**WRITTEN EXERCISE:** Repeat the listing in full, preserving every character.

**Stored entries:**
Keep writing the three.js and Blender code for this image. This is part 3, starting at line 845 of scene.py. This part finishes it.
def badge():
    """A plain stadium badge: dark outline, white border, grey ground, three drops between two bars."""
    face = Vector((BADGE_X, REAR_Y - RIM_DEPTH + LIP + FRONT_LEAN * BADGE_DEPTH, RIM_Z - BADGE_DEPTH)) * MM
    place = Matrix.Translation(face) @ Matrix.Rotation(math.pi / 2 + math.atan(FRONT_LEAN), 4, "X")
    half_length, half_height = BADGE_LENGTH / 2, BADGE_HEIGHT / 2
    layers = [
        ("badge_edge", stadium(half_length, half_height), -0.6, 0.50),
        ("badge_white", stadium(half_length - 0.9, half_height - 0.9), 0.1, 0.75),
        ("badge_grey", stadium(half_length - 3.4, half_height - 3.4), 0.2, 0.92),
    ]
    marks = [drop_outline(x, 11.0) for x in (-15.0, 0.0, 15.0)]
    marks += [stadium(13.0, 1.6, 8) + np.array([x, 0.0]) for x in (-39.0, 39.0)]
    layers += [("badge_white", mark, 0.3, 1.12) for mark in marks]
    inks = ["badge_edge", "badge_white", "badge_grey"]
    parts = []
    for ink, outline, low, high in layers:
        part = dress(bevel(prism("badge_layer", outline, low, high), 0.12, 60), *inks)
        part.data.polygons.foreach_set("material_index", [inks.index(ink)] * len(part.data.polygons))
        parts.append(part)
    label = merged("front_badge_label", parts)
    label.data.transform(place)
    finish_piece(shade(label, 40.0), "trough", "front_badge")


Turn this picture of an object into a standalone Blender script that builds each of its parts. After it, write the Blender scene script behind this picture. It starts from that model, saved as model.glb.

**OUTPUT FOR THIS TASK:**
Keep writing the three.js and Blender code for this image. This is part 3, starting at line 845 of scene.py. This part finishes it.
def badge():
    """A plain stadium badge: dark outline, white border, grey ground, three drops between two bars."""
    face = Vector((BADGE_X, REAR_Y - RIM_DEPTH + LIP + FRONT_LEAN * BADGE_DEPTH, RIM_Z - BADGE_DEPTH)) * MM
    place = Matrix.Translation(face) @ Matrix.Rotation(math.pi / 2 + math.atan(FRONT_LEAN), 4, "X")
    half_length, half_height = BADGE_LENGTH / 2, BADGE_HEIGHT / 2
    layers = [
        ("badge_edge", stadium(half_length, half_height), -0.6, 0.50),
        ("badge_white", stadium(half_length - 0.9, half_height - 0.9), 0.1, 0.75),
        ("badge_grey", stadium(half_length - 3.4, half_height - 3.4), 0.2, 0.92),
    ]
    marks = [drop_outline(x, 11.0) for x in (-15.0, 0.0, 15.0)]
    marks += [stadium(13.0, 1.6, 8) + np.array([x, 0.0]) for x in (-39.0, 39.0)]
    layers += [("badge_white", mark, 0.3, 1.12) for mark in marks]
    inks = ["badge_edge", "badge_white", "badge_grey"]
    parts = []
    for ink, outline, low, high in layers:
        part = dress(bevel(prism("badge_layer", outline, low, high), 0.12, 60), *inks)
        part.data.polygons.foreach_set("material_index", [inks.index(ink)] * len(part.data.polygons))
        parts.append(part)
    label = merged("front_badge_label", parts)
    label.data.transform(place)
    finish_piece(shade(label, 40.0), "trough", "front_badge")


Turn this picture of an object into a standalone Blender script that builds each of its parts. After it, write the Blender scene script behind this picture. It starts from that model, saved as model.glb.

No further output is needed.